=== CHALLENGE ===
Write out, word for word, the first line of the data below and every line after it through the one containing "washers_top = bar_z".

=== DATA SHOWN ===
---------------

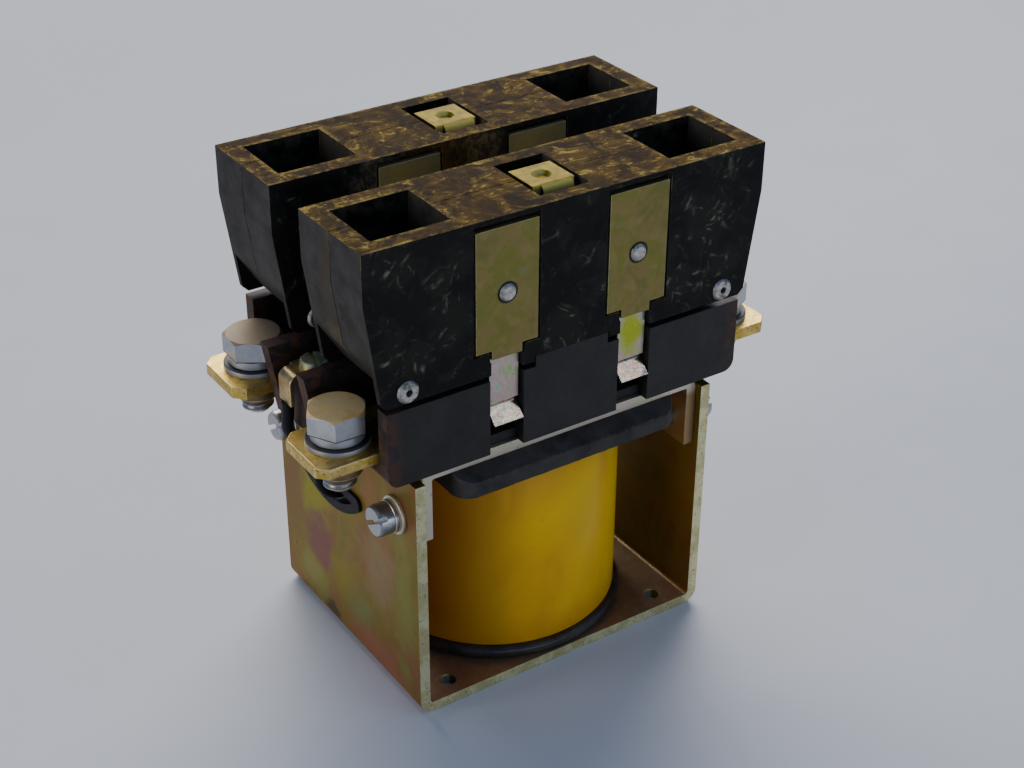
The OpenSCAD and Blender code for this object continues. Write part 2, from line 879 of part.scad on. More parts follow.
washers_top = bar_z + bar_t + flat_washer_t + spring_washer_t;

module terminal_bolts() {
    color(bright_steel) for (end = [0, 1], pole = [0, 1]) {
        translate([(2 * end - 1) * bolt_x, (2 * pole - 1) * pole_y, washers_top])
            rotate([0, 0, bolt_turns[pole][end]])
                hex_bolt(bolt_across, bolt_head_h, bolt_r, washers_top - bolt_low);
    }
}

module terminal_spring_washers() {
    color(bright_steel) at_terminals(bolt_x, washers_top - spring_washer_t)
        rotate([0, 0, 140]) split_ring(spring_washer_r, bolt_r + hole_play, spring_washer_t);
}

module terminal_flat_washers() {
    color(bright_steel) at_terminals(bolt_x, bar_z + bar_t) difference() {
        cylinder(r = flat_washer_r, h = flat_washer_t);
        translate([0, 0, -cut]) cylinder(r = bolt_r + snug, h = flat_washer_t + 2 * cut);
    }
}

module terminal_nuts() {
    chamfer = 0.6;
    color(zinc_yellow) at_terminals(bolt_x, bar_z - weld_nut_h) difference() {
        union() {
            cylinder(r1 = weld_nut_r - chamfer, r2 = weld_nut_r, h = chamfer);
            translate([0, 0, chamfer]) cylinder(r = weld_nut_r, h = weld_nut_h - chamfer);
        }
        translate([0, 0, -cut]) cylinder(r = bolt_r + hole_play, h = weld_nut_h + 2 * cut);
    }
}

// Arc chutes

module chute_outline(inset) {
    half = chute_len / 2 - inset;
    low = chute_low_half - inset;
    foot = low - chute_foot;
    polygon([
        [-foot, chute_low + inset], [foot, chute_low + inset], [low, chute_low + chute_foot + inset],
        [half, chute_knee_z], [half, chute_top - inset], [-half, chute_top - inset],
        [-half, chute_knee_z], [-low, chute_low + chute_foot + inset]
    ]);
}

// One arc chamber, from the contacts up and out to the pocket in the chute's top
module chamber_outline() {
    taper = chute_len / 2 - chute_low_half;
    difference() {
        polygon([
            [chamber_x, chute_low - cut], [chamber_x, chute_top + cut], [pocket_out, chute_top + cut],
            [pocket_out, chute_knee_z], [pocket_out - taper, chute_low - cut]
        ]);
        translate([0, nose_z]) square([pocket_in, chute_top]);
        translate([pocket_in - nose_r, nose_z]) circle(nose_r);
    }
}

// Where the end face of a chute lies at the height z below its knee
function end_face_x(z) =
    chute_low_half + (chute_len / 2 - chute_low_half) * (z - chute_low) / (chute_knee_z - chute_low);

// The end wall thins from its outer face down to its inner face, and is open below that
module doorway_outline() {
    inner_x = end_face_x(door_sill_z) - (chute_len / 2 - pocket_out);
    polygon([
        [end_face_x(door_z), door_z], [chute_len, door_z], [chute_len, chute_low - cut],
        [inner_x - cut, chute_low - cut], [inner_x - cut, door_sill_z], [inner_x, door_sill_z]
    ]);
}

module plate_outline(play) {
    half = plate_half + play;
    neck = neck_half + play;
    translate([contact_x - half, plate_low - play]) square([2 * half, plate_high - plate_low + 2 * play]);
    translate([contact_x - neck, neck_low - play]) square([2 * neck, plate_low - neck_low + 2 * play]);
}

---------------

=== SOLUTION TO THIS TASK ===
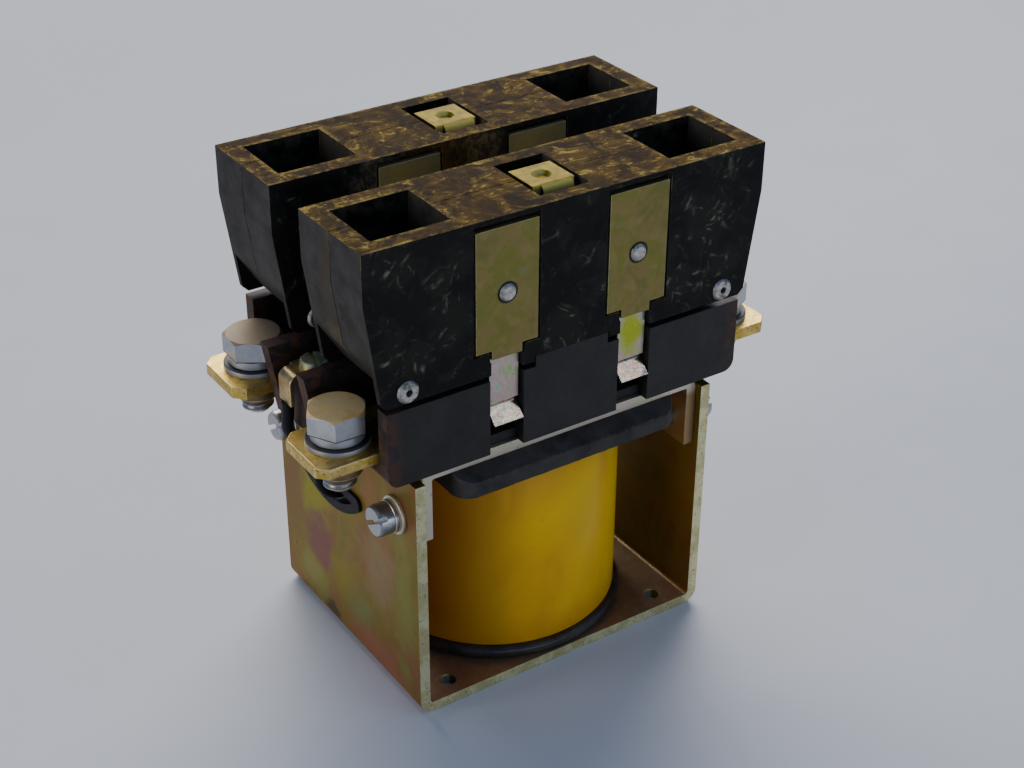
The OpenSCAD and Blender code for this object continues. Write part 2, from line 879 of part.scad on. More parts follow.
washers_top = bar_z + bar_t + flat_washer_t + spring_washer_t;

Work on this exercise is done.